Acerca de la primera pregunta, sobre el todo y sus fundamentos (en ese momento había pasado ya la hora del mediodía en M., el ruido ambiente -se trata de un centro educativo- era el idóneo y acostumbrado para no poder concentrarse y no poder realizar ningún insensato trabajo intelectual, el sol se asomaba tímidamente por encima de los horrendos edificios blancos de enfrente, como avergonzado de tenernos olvidados estos últimos días), cuestión a la que yo ingenuamente me acojo para declarar mi católica confesionalidad a deshoras, y no muy demasiado rigurosa, así como la necesidad que todavía tienen las sociedades de que haya filósofos que hablen (igual que se admira un vistoso espécimen de loro, especialmente hablador o nervioso) -acerca de por qué existe algo en vez de nada (x en vez de 0), enorme cuestión que me permite sacar del baúl la santa trinidad de Aristóteles (sí, él), Leibniz (otro que tal) y Heidegger el campesino (para pasmo de la escasa concurrencia que me rodea), un compañero se me declara griego y partidario de la eternidad del mundo (amén de atomista en su facción radical-primeriza). Esto es como cruzarse de brazos e invitar a no seguir hablando, si bien me sucede tener un claro en la conciencia y que sobre él venga a posarse una como verdad que desciende, dejándome a mí asombrado. Porque puede que lleve razón, que lo que sea sólo sea (haya sido y será), que todo lo demás constituya una apariencia: nosotros y nuestros anhelos, el movimiento musical de los planetas, la flecha que tiende al blanco (en los corazones francos y juveniles heridos por el rayo de una mirada) y -naturalmente- todos los conceptos religioso-metafísicos que han pretendido suplantar la verdadera eternidad atomista y atea del mundo por otra más consoladora, falsa y hogareña, hecha de padres desairados, aunque capaces de perdonar si entramos en razón.

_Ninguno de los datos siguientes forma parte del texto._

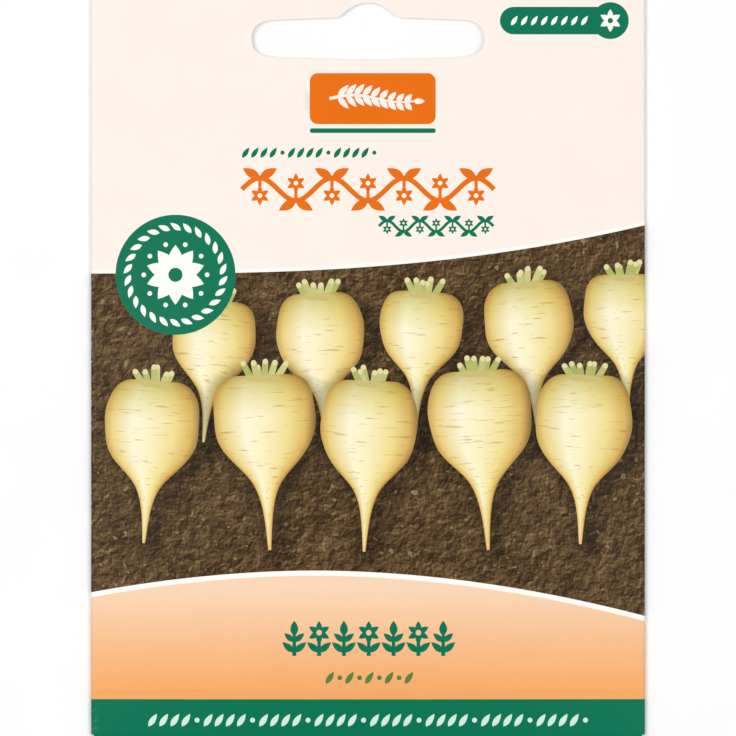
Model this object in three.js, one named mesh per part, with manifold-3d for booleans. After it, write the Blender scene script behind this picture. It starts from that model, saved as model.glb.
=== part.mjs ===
// A filled paper seed packet with a hang slot, lying on its back. Millimetres, +Z up.
// The origin is on the surface that it lies on, under its middle. +X runs across the front to the
// right, and +Y runs up the front, towards the hang slot.
//
// The packet is one sheet of coated paper. Its front wall turns round at both long edges into two
// back walls, which lap in a seam up the middle of the back. The front wall also carries a flap at
// each end, folded over on to the back. The header under the upper flap is punched with the slot.
// Films of glue hold the laps, and loose seeds fill the pouch and swell its front.
import * as THREE from "three";
import { mergeVertices } from "three/addons/utils/BufferGeometryUtils.js";
import Module from "manifold-3d";

// Driving dimensions
const packetWidth = 76;
const packetHeight = 110;
const paper = 0.15;
const glueFilm = 0.1;
const headerDepth = 22;
const bottomFlapDepth = 14;
const flapInset = 0.4;
const flapTaper = 3.2;
const flapCorner = 2.5;
const flapCornerLean = 0.2;
const seamLap = 10;
const seamSlack = 0.5;
const seamRamp = 1.5;

// The front's swell: fullest a little below the pouch's middle, with shallow lumps over it.
const puffHeight = 3.5;
const puffSkew = 0.8;
const lumpDepth = 0.07;
const lumpRateX = 0.21;
const lumpRateY = 0.15;
const lumpShiftX = 0.6;
const lumpShiftY = -0.4;

// The glue films: how far each runs up the back, and how wide they are.
const seamGlueWidth = 7;
const flapGlueInset = 1.5;
const seamGlueEnds = [-52, 36];
const bottomFlapGlueEnds = [-52.5, -43.5];
const topFlapGlueLowerEnds = [34, 37];
const topFlapGlueUpperEnds = [47.5, 52.5];

// The hang slot: a bar with round ends whose long sides bow a little, and a raised seat for the peg.
// The end round is how far in from its tip each end's curve runs.
const slotLength = 32;
const slotEndHeight = 5.2;
const slotMiddleHeight = 5.8;
const slotEndRound = 3.7;
const slotSeatHeight = 2;
const slotSeatFoot = 8.4;
const slotSeatCrown = 2.6;
const slotFootRounding = 0.3;
const slotCrownRounding = 0.9;
const slotMiddleY = 40.95;

// The seeds: flat ovals, a little domed, in an oval heap that keeps a small gap to the paper.
const seedLength = 6.4;
const seedWidth = 4.8;
const seedThickness = 1.15;
const seedPitch = 5.3;
const seedRowPitch = 4.6;
const seedScatter = 1.1;
const seedTilt = 0.08;
const seedGap = 0.12;
const seedSmallest = 0.92;
const seedSizeRange = 0.16;
const seedCover = 0.6;
const heapMiddleY = -16;
const heapHalfWidth = 25;
const heapHalfLength = 31;
const heapRise = 3.4;
const coreDepth = 0.8;
const coreLeast = 0.1;
const coreShare = 0.93;

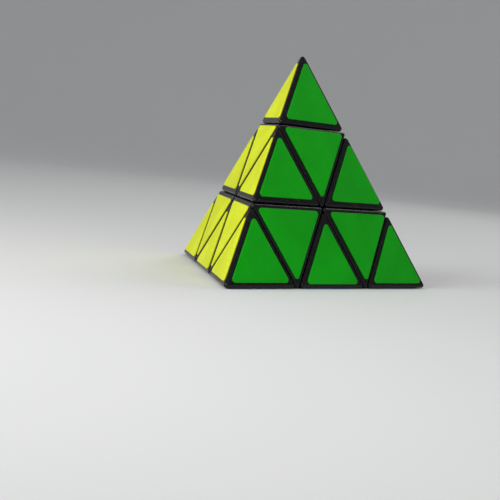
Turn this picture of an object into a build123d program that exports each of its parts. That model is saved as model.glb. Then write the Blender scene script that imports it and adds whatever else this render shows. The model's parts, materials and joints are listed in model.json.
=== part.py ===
"""Pyramid twisty puzzle: four corner layers and four tips that turn about a hidden spider core.

Millimetres, +Z up. The puzzle stands on its blue face on the plane z = 0, with the origin in the
middle of its footprint. The front vertex points to -Y, the yellow face to the left of it and the
green face to the right.
"""

import os
from itertools import combinations
from math import cos, radians, sin, sqrt

from build123d import *

os.makedirs("parts", exist_ok=True)

# Outside
EDGE_OVER_TIPS = 98.0  # finished length along one edge of the puzzle
EDGE_RADIUS = 1.0  # rounding of the outer edges of the tips, axial pieces and edge pieces
SEAM_GAP = 0.1  # between neighbouring pieces
HALF_GAP = SEAM_GAP / 2
SHARP_EDGE = EDGE_OVER_TIPS + (2 * sqrt(6) - 2) * EDGE_RADIUS  # before rounding
FACE_DISTANCE = SHARP_EDGE * sqrt(6) / 12  # from the centre to a face
LAYER_CUT = FACE_DISTANCE / 3  # from the centre to a layer's seam, along its vertex
TIP_CUT = 5 * LAYER_CUT  # from the centre to a tip's seam
CELL_INRADIUS = SHARP_EDGE * sqrt(3) / 18  # of one of the nine small triangles on a face
TIP_CELL = 4 * CELL_INRADIUS  # from a face's centre to the middle of a tip's triangle
INNER_CELL = 2 * CELL_INRADIUS  # and to the middle of an axial or edge piece's triangle
THREE_WAYS = (-90, 30, 150)  # azimuths of the front, right and left, and of a triangle's sides

# Coloured tiles, as distances from the sharp seam or edge lines to the tile's sides
TILE_THICKNESS = 0.3
TILE_CORNER = 1.1
TILE_SOFTENING = 0.12
TIP_TILE_INSETS = (2.37, 1.94, 1.94)  # the tip's own seam, then the two outer edges
AXIAL_TILE_INSETS = (0.80, 1.47, 1.47)  # the tip's seam, then the two edge pieces' seams
EDGE_TILE_INSETS = (1.52, 2.53, 2.53)  # the outer edge, then the two seams

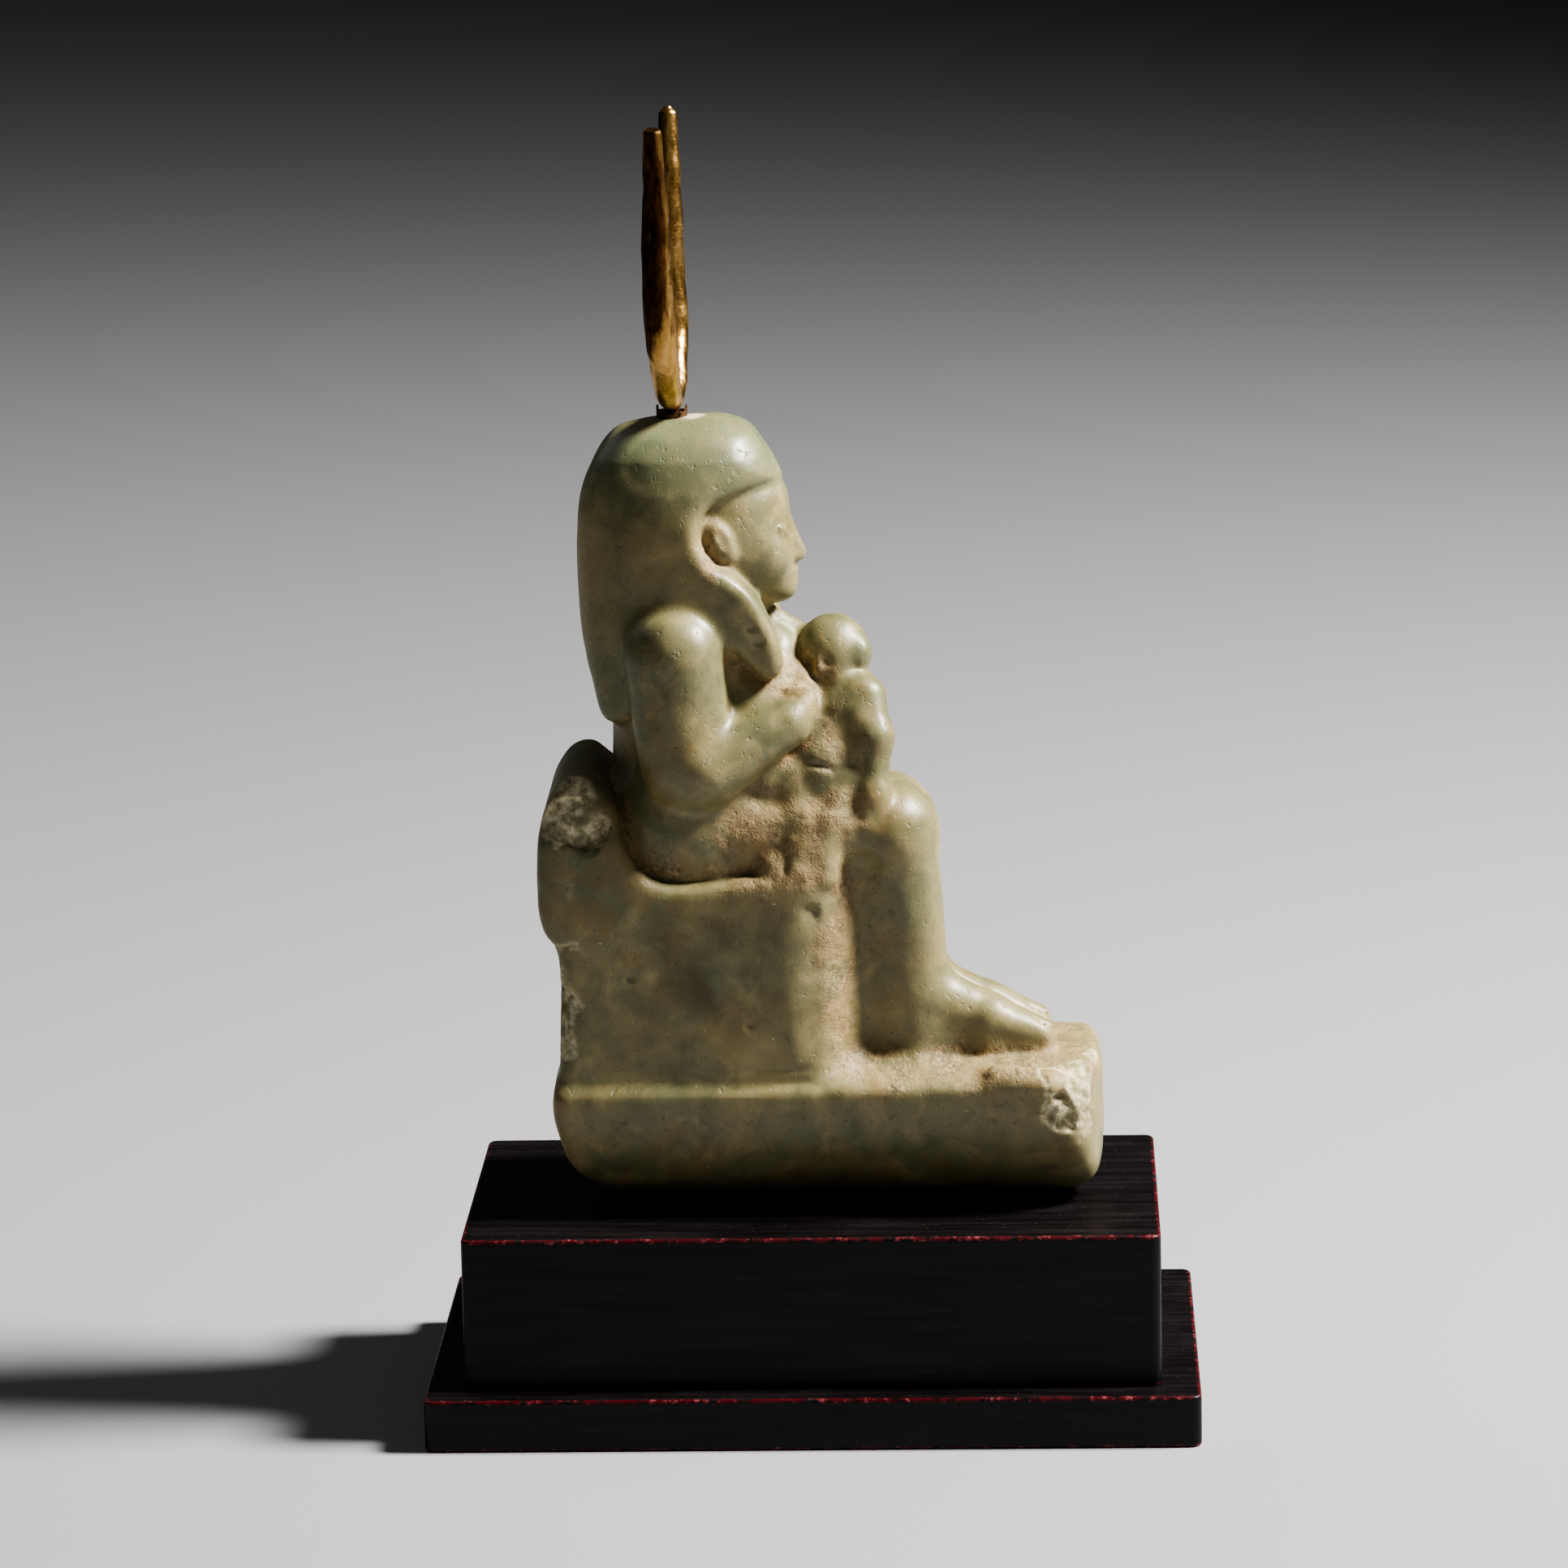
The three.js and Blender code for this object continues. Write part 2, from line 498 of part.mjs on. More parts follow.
// Edge collapse by quadric error, cheapest edge first, down to a number of triangles.
function simplify({ points, faces }, target) {
  const quadrics = points.map(() => new Float64Array(10));
  const around = points.map(() => new Set());
  const alive = faces.map(() => true);
  const plane = (f) => {
    const [p, q, r] = f.map((v) => points[v]);
    const n = cross(minus(q, p), minus(r, p));
    const size = Math.hypot(...n);
    return { n: size ? n.map((x) => x / size) : [0, 0, 0], size, p };
  };
  faces.forEach((f, index) => {
    const { n, size, p } = plane(f);
    const e = [...n, -dot(n, p)];
    let slot = 0;
    const terms = new Float64Array(10);
    for (let i = 0; i < 4; i++) for (let j = i; j < 4; j++) terms[slot++] = e[i] * e[j] * size;
    for (const v of f) {
      around[v].add(index);
      for (let i = 0; i < 10; i++) quadrics[v][i] += terms[i];
    }
  });
  const error = (m, [x, y, z]) =>
    m[0] * x * x + 2 * m[1] * x * y + 2 * m[2] * x * z + 2 * m[3] * x + m[4] * y * y +
    2 * m[5] * y * z + 2 * m[6] * y + m[7] * z * z + 2 * m[8] * z + m[9];
  const best = (m) => {
    const [a, b, c, d, e, f, g, h, k] = [m[0], m[1], m[2], m[3], m[4], m[5], m[6], m[7], m[8]];
    const det = a * (e * h - f * f) - b * (b * h - f * c) + c * (b * f - e * c);
    if (Math.abs(det) < 1e-7) return null;
    const x = -(d * (e * h - f * f) - b * (g * h - f * k) + c * (g * f - e * k)) / det;
    const y = -(a * (g * h - k * f) - d * (b * h - f * c) + c * (b * k - g * c)) / det;
    const z = -(a * (e * k - g * f) - b * (b * k - g * c) + d * (b * f - e * c)) / det;
    return [x, y, z];
  };
  const stamp = new Int32Array(points.length);
  const heap = new Heap();
  const offer = (p, q) => {
    const m = quadrics[p].map((x, i) => x + quadrics[q][i]);
    const middle = points[p].map((x, i) => (x + points[q][i]) / 2);
    const reach = 1.5 * Math.hypot(...minus(points[p], points[q]));
    let place = best(m);
    if (!place || Math.hypot(...minus(place, middle)) > reach) place = middle;
    const length = Math.hypot(...minus(points[p], points[q]));
    const cost = Math.max(error(m, place), 0) + 1e-5 * length ** 3;
    heap.push({ cost, p, q, place, m, mark: stamp[p] + stamp[q] });
  };
  const neighbours = (v) => {
    const found = new Set();
    for (const f of around[v]) for (const w of faces[f]) if (w !== v) found.add(w);
    return found;
  };
  const flips = (v, other, place) => {
    for (const f of around[v]) {
      if (faces[f].includes(other)) continue;
      const old = plane(faces[f]);
      const [p, q, r] = faces[f].map((w) => (w === v ? place : points[w]));
      const n = cross(minus(q, p), minus(r, p));
      const size = Math.hypot(...n);
      if (size < 1e-6 || dot(n, old.n) < 0.25 * size) return true;
    }
    return false;
  };
  const seen = new Set();
  for (const f of faces)
    for (let i = 0; i < 3; i++) {
      const [p, q] = [f[i], f[(i + 1) % 3]].sort((x, y) => x - y);
      const key = p * points.length + q;
      if (!seen.has(key)) offer(p, q);
      seen.add(key);
    }
  let count = faces.length;
  while (count > target && heap.size()) {
    const { p, q, place, m, mark } = heap.pop();
    if (stamp[p] < 0 || stamp[q] < 0 || stamp[p] + stamp[q] !== mark) continue;
    const nearP = neighbours(p);
    const shared = [...neighbours(q)].filter((v) => nearP.has(v));
    if (!nearP.has(q) || shared.length !== 2) continue;
    if (flips(p, q, place) || flips(q, p, place)) continue;
    points[p] = place;
    quadrics[p] = m;
    for (const f of [...around[q]]) {
      if (faces[f].includes(p)) {
        alive[f] = false;
        count--;
        for (const v of faces[f]) around[v].delete(f);
      } else {
        faces[f] = faces[f].map((v) => (v === q ? p : v));
        around[p].add(f);
      }
    }
    stamp[q] = -1e9;
    stamp[p]++;
    for (const v of neighbours(p)) {
      stamp[v]++;
    }
    for (const v of neighbours(p)) offer(Math.min(p, v), Math.max(p, v));
    for (const v of neighbours(p))
      for (const w of neighbours(v)) if (w !== p) offer(Math.min(v, w), Math.max(v, w));
  }
  return { points, faces: faces.filter((f, i) => alive[i]) };
}

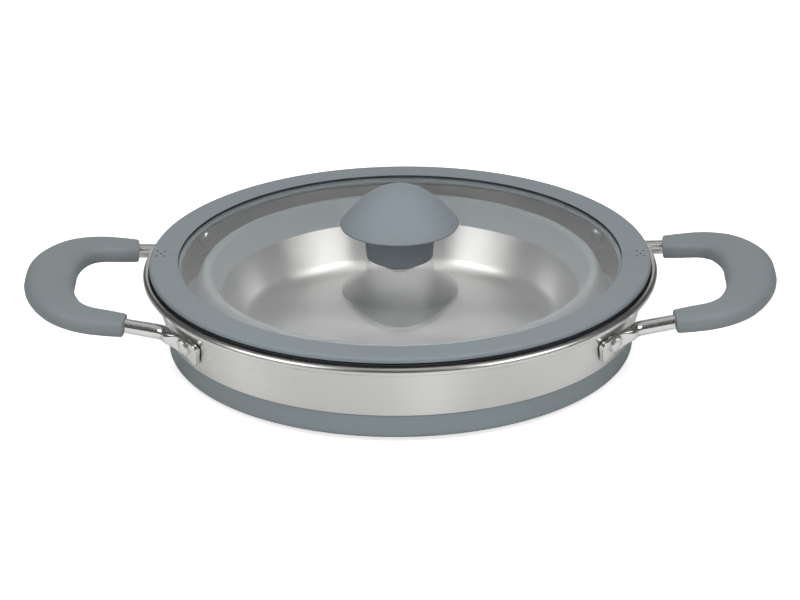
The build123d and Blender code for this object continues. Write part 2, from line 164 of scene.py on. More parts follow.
def fold_face(radius, shift, drop):
    return CREST_Z - drop - LEG_RISE * eased((radius - CREST_RADIUS + shift) / (FOLD_RADIUS - CREST_RADIUS))


def glass_top(radius):
    return GLASS_TOP - GLASS_RISE * (radius / GLASS_RADIUS) ** 2


# Shapes

def outline(*corners):
    """A flat face at y = 0 through (radius, height) corners. A third number rounds that corner."""
    bm = bmesh.new()
    verts = [bm.verts.new((corner[0] * MM, 0, corner[1] * MM)) for corner in corners]
    bm.faces.new(verts)
    for i, corner in enumerate(corners):
        if len(corner) < 3:
            continue
        here, before, after = (Vector(corners[(i + k) % len(corners)][:2]) for k in (0, -1, 1))
        angle = (before - here).angle(after - here)
        reach = corner[2] * MM / tan(angle / 2)
        steps = max(3, int(degrees(pi - angle) / 11))
        bmesh.ops.bevel(bm, geom=[verts[i]], offset=reach, segments=steps, profile=0.5,
                        affect="VERTICES", material=-1)
    return bm


def turned(bm, segments=192):
    """Turn the outline's edge round the pot's axis to a closed skin, without the edges on the axis itself."""
    rim = [e for e in bm.edges if len(e.link_faces) == 1 and max(abs(v.co.x) for v in e.verts) > 1e-7]
    drop = [e for e in bm.edges if e not in rim]
    bmesh.ops.delete(bm, geom=bm.faces[:], context="FACES_ONLY")
    bmesh.ops.delete(bm, geom=drop, context="EDGES")
    geom = bm.verts[:] + bm.edges[:]
    bmesh.ops.spin(bm, geom=geom, cent=(0, 0, 0), axis=(0, 0, 1), angle=2 * pi, steps=segments, use_merge=True)
    bmesh.ops.remove_doubles(bm, verts=bm.verts, dist=1e-6)
    bmesh.ops.recalc_face_normals(bm, faces=bm.faces)
    return bm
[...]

En un orbe así, regido por el azar (contradictoria monarquía) voy pensando por la calle, lamentando mis escasas luces anteriores. Sin embargo, debe ser por el escaso rigor, no me cuadra ese admirable sistema del mundo, autónomo y semoviente (igual que una máquina pura antitermodinámica) con la visión de un hermoso Audi A6 gris metalizado con un cartel de "Se vende" que tienta hasta mi deseo de pobre. Pienso que esas líneas bellamente redondeadas no pueden ser producto de la suerte ciega, y por qué habrían de serlo la charla de los ojos y las sonrisas.